Most HELOCs have TWO phases:
Phase 1: Draw Period
Usually 5–10 years
During this phase:
• you can borrow from the line
• minimum payments may be interest-only
• payments can initially feel surprisingly low
This is why HELOCs can feel deceptively manageable at first.
Example:
If you borrowed $60,000 from a HELOC at an 8% interest rate:
$60,000 × 8% = $4,800 of annual interest
$4,800 ÷ 12 months = about $400/month
So during an interest-only period, your payment could initially be around $400/month.
A lot of people look at that and think:
“Oh wow, that’s not bad.”
But here’s the catch:
You may not actually be paying down principal.
Meaning:
years later…
you may STILL owe the original $60,000.
Basically, that payment may only be covering INTEREST, not reducing the original balance itself.
⚠️ Phase 2: Repayment Period
After the draw period ends:
• borrowing closes
• principal repayment begins
• payments can jump significantly
This is where some homeowners get shocked.
That same $60,000 balance may suddenly require:
• principal repayment
• interest repayment
• compressed payoff timeline
And if rates rose during that time?
The payment can become dramatically higher than expected.
📈 Why Variable Rates Matter
Most HELOCs are variable-rate debt.
Meaning:
the interest rate changes.
If rates rise…
your payment rises too.
Example:
If you had a $75,000 HELOC balance:
At a 4% interest rate:
your interest-only payment may be around $250/month.
But if rates increased to 9%:
that same balance could jump to roughly $563/month.
Same debt.
Very different monthly pressure on your cash flow.
Same balance.
Very different pressure on the household.
🛠️ When HELOCs Can Be Helpful
I actually think HELOCs can be incredibly useful when used intentionally.
Examples:
• major renovations you already planned for
• adding functional living space
• bridge financing during transitions
• emergency liquidity
• strategic debt consolidation with behavioral change
• temporary flexibility for uneven income periods
The key word:
intentional.
🚩 When HELOCs Become Risky
Where I personally see problems develop:
• using equity to support lifestyle inflation
• repeatedly financing renovations
• using equity to avoid fixing overspending
• stacking HELOCs + car loans + credit cards simultaneously
• assuming future raises will solve today’s borrowing
• treating home appreciation like “free money”

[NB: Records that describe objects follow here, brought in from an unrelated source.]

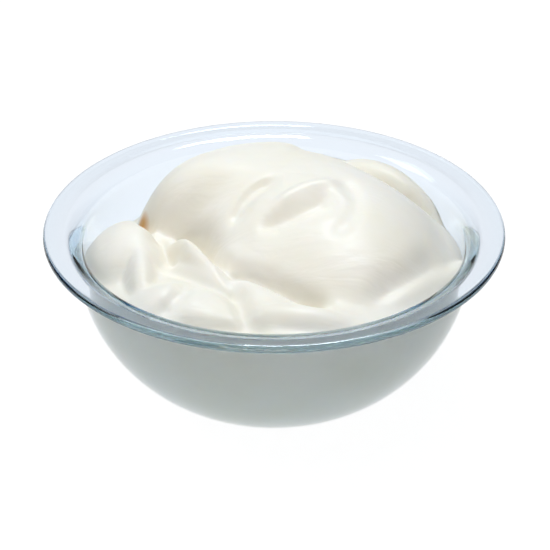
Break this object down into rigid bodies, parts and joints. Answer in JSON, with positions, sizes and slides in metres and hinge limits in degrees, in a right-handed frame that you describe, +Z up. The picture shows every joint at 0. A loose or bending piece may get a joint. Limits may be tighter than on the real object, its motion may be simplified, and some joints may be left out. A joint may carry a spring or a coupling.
{
  "type": "bowl of frozen yogurt",
  "caption": "Clear glass bowl with a wide flat lip, heaped with smooth white spooned yogurt that stands above the rim.",
  "frame": {"origin": "middle of the circle that the foot ring stands on", "axes": "+Z up out of the mouth, -Y towards the low front of the heap, +X to its right"},
  "size_m": [0.21, 0.21, 0.0995],
  "materials": {
    "glass": "clear polished glass with a faint blue tint, darker blue where the lip is seen edge on",
    "yogurt": "creamy white, smooth and moist, soft gloss"
  },
  "bodies": {
    "root": {"bowl": "glass", "yogurt": "yogurt"}
  },
  "joints": []
}
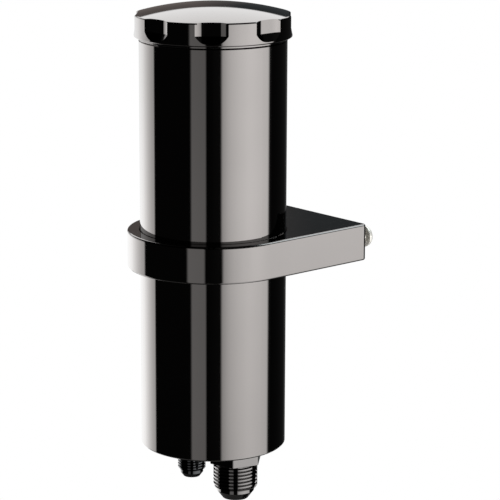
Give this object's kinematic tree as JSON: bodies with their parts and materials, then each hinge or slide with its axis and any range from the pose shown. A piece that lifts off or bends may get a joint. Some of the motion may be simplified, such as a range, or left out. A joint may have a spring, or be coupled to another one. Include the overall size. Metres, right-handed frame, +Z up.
{
  "type": "power steering reservoir",
  "caption": "Tall round fluid reservoir with a domed screw cap, held in a plate bracket, with flare fittings under its base for the supply and return hoses.",
  "frame": {"origin": "centre of the bracket's mounting face, midway between the two mounting screws", "axes": "+Y out of the mounting face, towards the panel; +Z up, along the canister's axis; +X to the side of the supply fitting"},
  "size_m": [0.0858, 0.1193, 0.249],
  "materials": {
    "gloss_black": "black anodised over a polish, mirror gloss",
    "gloss_black_cap": "black anodised over a polish, mirror gloss",
    "gloss_black_bracket": "black anodised over a polish, gloss",
    "black_anodised": "black anodised, gloss",
    "stainless": "bright polished",
    "steel_black": "black oxide",
    "bare_aluminium": "as machined",
    "seal_rubber": "smooth",
    "nylon": "smooth"
  },
  "bodies": {
    "bracket_body": {"bracket": "gloss_black_bracket", "set_screw": "steel_black", "grip_pad": "nylon", "mounting_screw_left": "stainless", "mounting_screw_right": "stainless"},
    "canister_body": {"canister": "gloss_black", "supply_fitting": "black_anodised", "supply_oring": "seal_rubber", "return_fitting": "black_anodised", "return_oring": "seal_rubber", "supply_strainer": "stainless", "strainer_ring": "steel_black", "return_standpipe": "bare_aluminium", "standpipe_plug": "bare_aluminium", "baffle_rod": "stainless", "lower_baffle": "bare_aluminium", "upper_baffle": "bare_aluminium", "lower_spacer": "bare_aluminium", "upper_spacer": "bare_aluminium", "baffle_washer": "stainless", "baffle_nut": "stainless"},
    "seal_body": {"cap_oring": "seal_rubber"},
    "cap_body": {"cap": "gloss_black_cap"}
  },
  "joints": [
    {"name": "canister_height", "type": "slide", "parent": "bracket_body", "child": "canister_body", "axis": [0, 0, 1], "range_m": [-0.09, 0.088]},
    {"name": "cap_lift", "type": "slide", "parent": "canister_body", "child": "seal_body", "axis": [0, 0, 1], "range_m": [0, 0.0075]},
    {"name": "cap_turn", "type": "hinge", "parent": "seal_body", "child": "cap_body", "pos_m": [0, -0.06551, 0.11], "axis": [0, 0, 1], "range_deg": [0, 1260]}
  ],
  "couplings": [
    {"joint": "cap_lift", "follows": "cap_turn", "m_per_rad": 0.00033688}
  ]
}
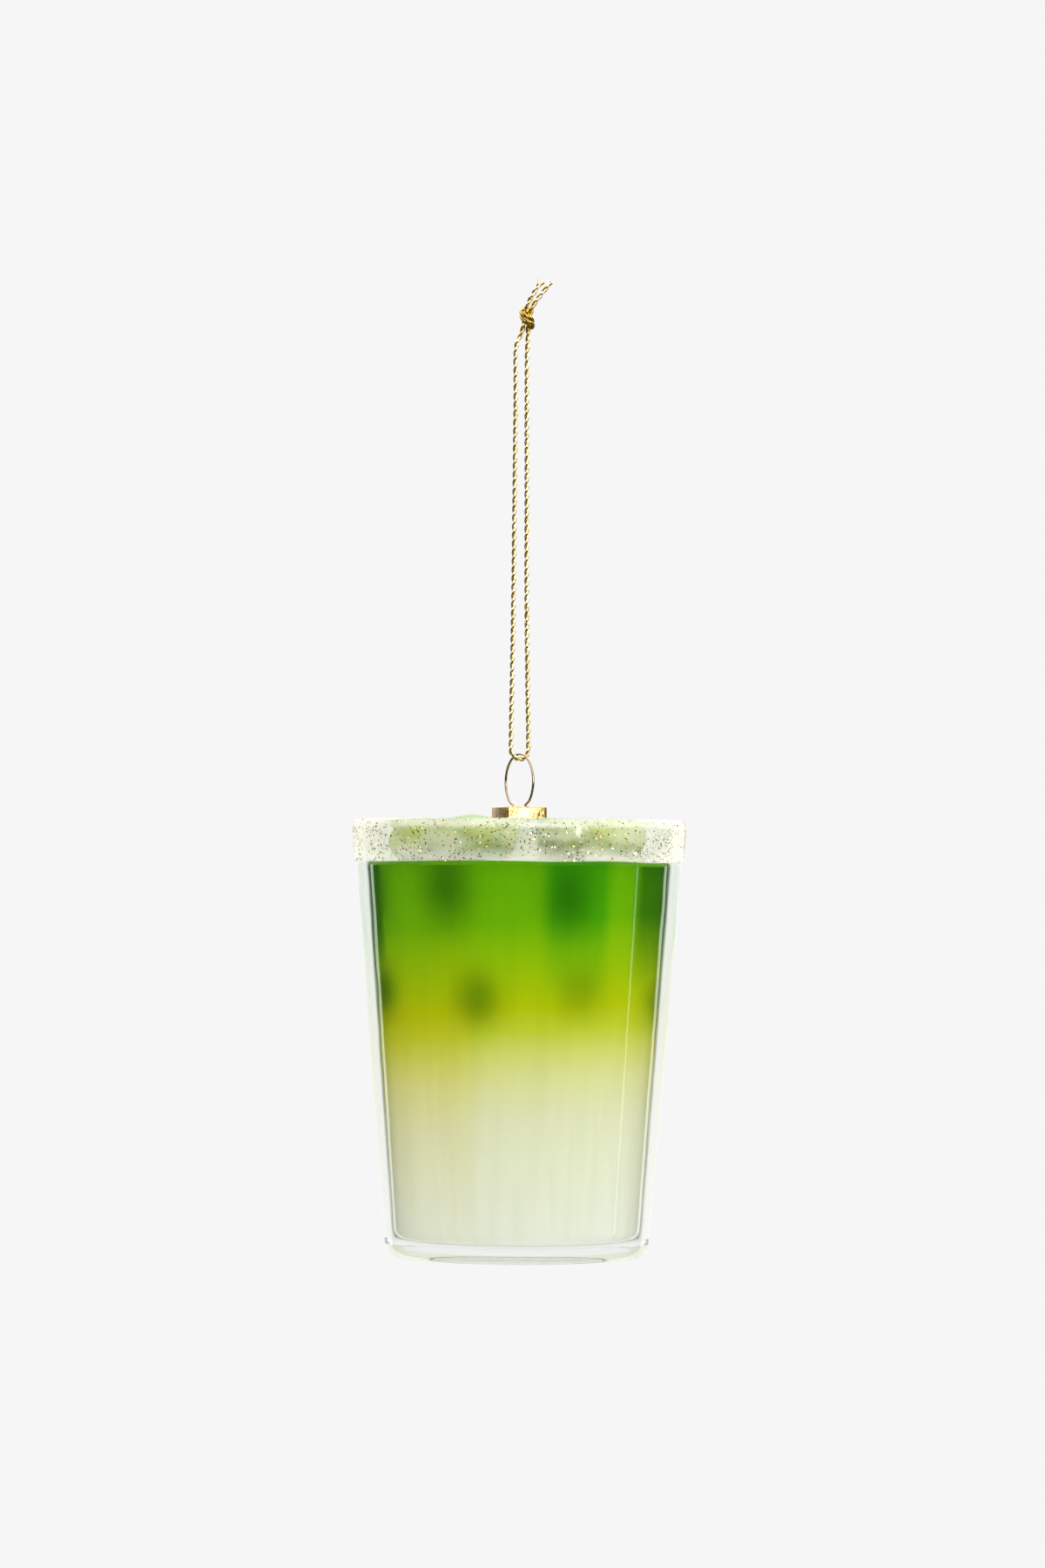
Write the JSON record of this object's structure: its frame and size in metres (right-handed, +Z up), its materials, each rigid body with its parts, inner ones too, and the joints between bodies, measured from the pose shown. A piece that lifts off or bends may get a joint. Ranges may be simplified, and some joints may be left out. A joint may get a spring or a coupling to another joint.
{
  "type": "iced latte ornament",
  "caption": "Hanging ornament shaped as an iced green latte in a clear tapered tumbler, with a frosted glitter rim, ice cubes, a square metal cap, a wire ring and a knotted metallic cord.",
  "frame": {"origin": "the hanging point, inside the cord's loop just under the knot", "axes": "+Z up along the cord and the tumbler's axis, -Y towards the viewer of the reference view, +X to that viewer's right"},
  "size_m": [0.0674, 0.0674, 0.1975],
  "materials": {
    "gold_cord": "metallic gold twist",
    "rose_gold_wire": "polished rose gold",
    "gold_cap": "polished gold plate",
    "clear_glass": "clear, fire-polished",
    "glitter_frost": "frosted coat with gold glitter",
    "blown_glass": "clear blown glass",
    "green_cream_lacquer": "gloss lacquer, green fading to cream",
    "clear_cement": "clear adhesive",
    "green_ice": "translucent cast acrylic"
  },
  "bodies": {
    "knot": {"cord_knot": "gold_cord", "cord_tail_left": "gold_cord", "cord_tail_right": "gold_cord"},
    "cord": {"cord_leg_left": "gold_cord", "cord_leg_right": "gold_cord", "cord_bight": "gold_cord"},
    "hanger": {"hanger_wire": "rose_gold_wire", "crown_cap": "gold_cap"},
    "drink": {"glass_tumbler": "clear_glass", "rim_glitter_band": "glitter_frost", "drink_vessel": "blown_glass", "drink_lacquer": "green_cream_lacquer", "cement_pad": "clear_cement", "ice_cube_1": "green_ice", "ice_cube_2": "green_ice", "ice_cube_3": "green_ice", "ice_cube_4": "green_ice", "ice_cube_5": "green_ice", "ice_cube_6": "green_ice"}
  },
  "joints": [
    {"name": "cord_swing", "type": "hinge", "parent": "knot", "child": "cord", "pos_m": [0, 0, 0], "axis": [0.866, 0.5, 0], "range_deg": [-60, 60]},
    {"name": "ring_swing", "type": "hinge", "parent": "cord", "child": "hanger", "pos_m": [0, 0, -0.08465], "axis": [0.5, -0.866, 0], "range_deg": [-75, 75]},
    {"name": "neck_pull", "type": "slide", "parent": "hanger", "child": "drink", "axis": [0, 0, -1], "range_m": [0, 0.03]}
  ]
}
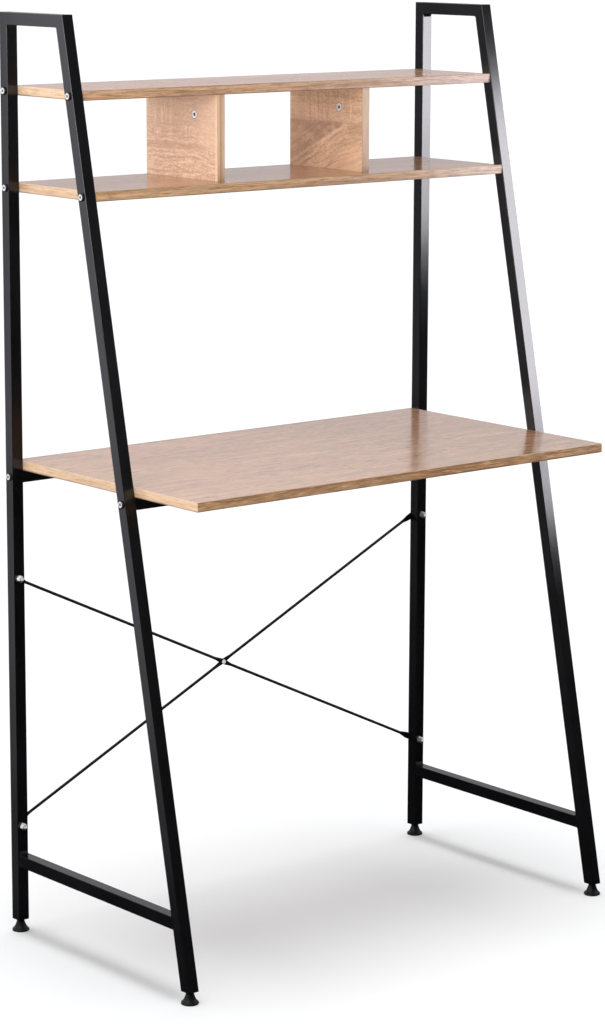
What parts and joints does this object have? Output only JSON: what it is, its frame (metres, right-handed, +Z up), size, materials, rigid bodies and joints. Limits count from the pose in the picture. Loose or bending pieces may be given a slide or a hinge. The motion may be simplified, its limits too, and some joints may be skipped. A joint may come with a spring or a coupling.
{
  "type": "ladder desk",
  "caption": "Free-standing desk with shelves between two black A-shaped tube frames, light oak boards, an X brace at the back and levelling feet",
  "frame": {"origin": "bottom centre of the desk: on the floor, midway between the two frames and midway between the front of the front feet and the end of the brace's centre bolt", "axes": "+X to the right along the desktop, +Y to the back, +Z up; the user sits at -Y"},
  "size_m": [0.898, 0.49, 1.5],
  "materials": {
    "powder_coat": "satin black powder coat",
    "brace_paint": "satin black paint",
    "oak_top": "light oak melamine, semi-gloss, long grain",
    "oak_edge": "oak edge band, a little darker than the faces",
    "oak_divider": "light oak melamine with saw marks",
    "zinc": "bright zinc plate",
    "cam_metal": "nickel-plated die casting",
    "beech": "plain beech",
    "stud_steel": "zinc-plated thread",
    "foot_plastic": "fine-grained black plastic"
  },
  "bodies": {
    "desk": {"left_back_post": "powder_coat", "left_front_leg": "powder_coat", "left_top_rung": "powder_coat", "left_lower_rung": "powder_coat", "left_frame_welds": "powder_coat", "right_back_post": "powder_coat", "right_front_leg": "powder_coat", "right_top_rung": "powder_coat", "right_lower_rung": "powder_coat", "right_frame_welds": "powder_coat", "rear_crossbar": "powder_coat", "front_crossbar": "powder_coat", "foot_nut_plates": "powder_coat", "falling_brace_rod": "brace_paint", "rising_brace_rod": "brace_paint", "desktop": "oak_top", "upper_shelf": "oak_top", "lower_shelf": "oak_top", "desktop_edge_bands": "oak_edge", "upper_shelf_edge_bands": "oak_edge", "lower_shelf_edge_bands": "oak_edge", "divider_edge_bands": "oak_edge", "left_divider": "oak_divider", "right_divider": "oak_divider", "frame_bolts": "zinc", "crossbar_nut_plugs": "zinc", "shelf_inserts": "zinc", "desktop_screws": "zinc", "divider_cam_bolts": "zinc", "divider_screws": "zinc", "brace_centre_bolt": "zinc", "brace_centre_nut": "zinc", "brace_end_bolts": "zinc", "brace_washers": "zinc", "brace_nuts": "zinc", "divider_cams": "cam_metal", "divider_dowels": "beech"},
    "foot_stud_left_back": {"foot_stud_left_back": "stud_steel"},
    "foot_base_left_back": {"foot_base_left_back": "foot_plastic"},
    "foot_stud_left_front": {"foot_stud_left_front": "stud_steel"},
    "foot_base_left_front": {"foot_base_left_front": "foot_plastic"},
    "foot_stud_right_back": {"foot_stud_right_back": "stud_steel"},
    "foot_base_right_back": {"foot_base_right_back": "foot_plastic"},
    "foot_stud_right_front": {"foot_stud_right_front": "stud_steel"},
    "foot_base_right_front": {"foot_base_right_front": "foot_plastic"}
  },
  "joints": [
    {"name": "foot_travel_left_back", "type": "slide", "parent": "desk", "child": "foot_stud_left_back", "axis": [0, 0, -1], "range_m": [0, 0.01]},
    {"name": "foot_turn_left_back", "type": "hinge", "parent": "foot_stud_left_back", "child": "foot_base_left_back", "pos_m": [-0.435, 0.22679, 0.01], "axis": [0, 0, -1], "range_deg": [0, 2880]},
    {"name": "foot_travel_left_front", "type": "slide", "parent": "desk", "child": "foot_stud_left_front", "axis": [0, 0, -1], "range_m": [0, 0.01]},
    {"name": "foot_turn_left_front", "type": "hinge", "parent": "foot_stud_left_front", "child": "foot_base_left_front", "pos_m": [-0.435, -0.231, 0.01], "axis": [0, 0, -1], "range_deg": [0, 2880]},
    {"name": "foot_travel_right_back", "type": "slide", "parent": "desk", "child": "foot_stud_right_back", "axis": [0, 0, -1], "range_m": [0, 0.01]},
    {"name": "foot_turn_right_back", "type": "hinge", "parent": "foot_stud_right_back", "child": "foot_base_right_back", "pos_m": [0.435, 0.22679, 0.01], "axis": [0, 0, -1], "range_deg": [0, 2880]},
    {"name": "foot_travel_right_front", "type": "slide", "parent": "desk", "child": "foot_stud_right_front", "axis": [0, 0, -1], "range_m": [0, 0.01]},
    {"name": "foot_turn_right_front", "type": "hinge", "parent": "foot_stud_right_front", "child": "foot_base_right_front", "pos_m": [0.435, -0.231, 0.01], "axis": [0, 0, -1], "range_deg": [0, 2880]}
  ],
  "couplings": [
    {"joint": "foot_turn_left_back", "follows": "foot_travel_left_back", "rad_per_m": 5026.5},
    {"joint": "foot_turn_left_front", "follows": "foot_travel_left_front", "rad_per_m": 5026.5},
    {"joint": "foot_turn_right_back", "follows": "foot_travel_right_back", "rad_per_m": 5026.5},
    {"joint": "foot_turn_right_front", "follows": "foot_travel_right_front", "rad_per_m": 5026.5}
  ]
}
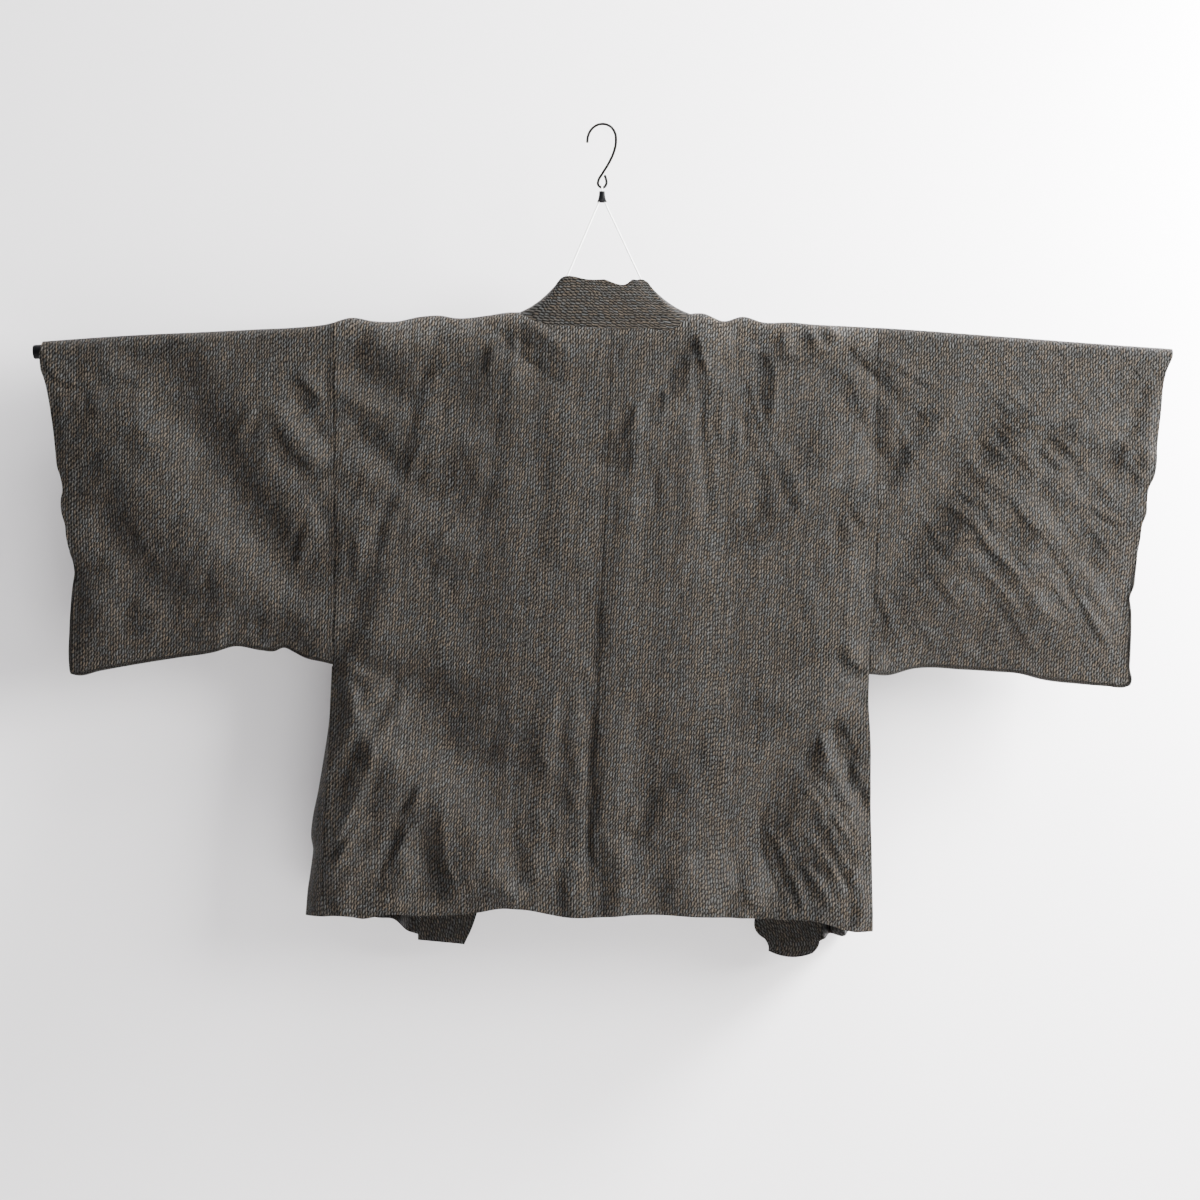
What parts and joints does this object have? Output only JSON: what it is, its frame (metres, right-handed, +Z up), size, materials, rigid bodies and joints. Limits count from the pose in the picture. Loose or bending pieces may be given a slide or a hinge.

This is how people slowly become house-rich but cash-flow stressed.
And that stress matters.
Because your monthly cash flow is what determines daily peace.
Not your Zestimate.
🧠 Questions I’d Ask Before Opening One
• What is this money specifically for?
• What’s the payoff timeline?
• What happens if rates rise further?
• Could we cash-flow part of this instead?
• Will this improve long-term financial stability?
• Is this solving a temporary issue…
or funding an ongoing lifestyle gap?
Because those are very different situations.
🏡 Final Thought
A HELOC is not automatically dangerous.
But it IS leverage.
And leverage magnifies outcomes.
Used carefully:
it can create flexibility and opportunity.
Used emotionally:
it can quietly create years of financial pressure that people underestimate at the beginning.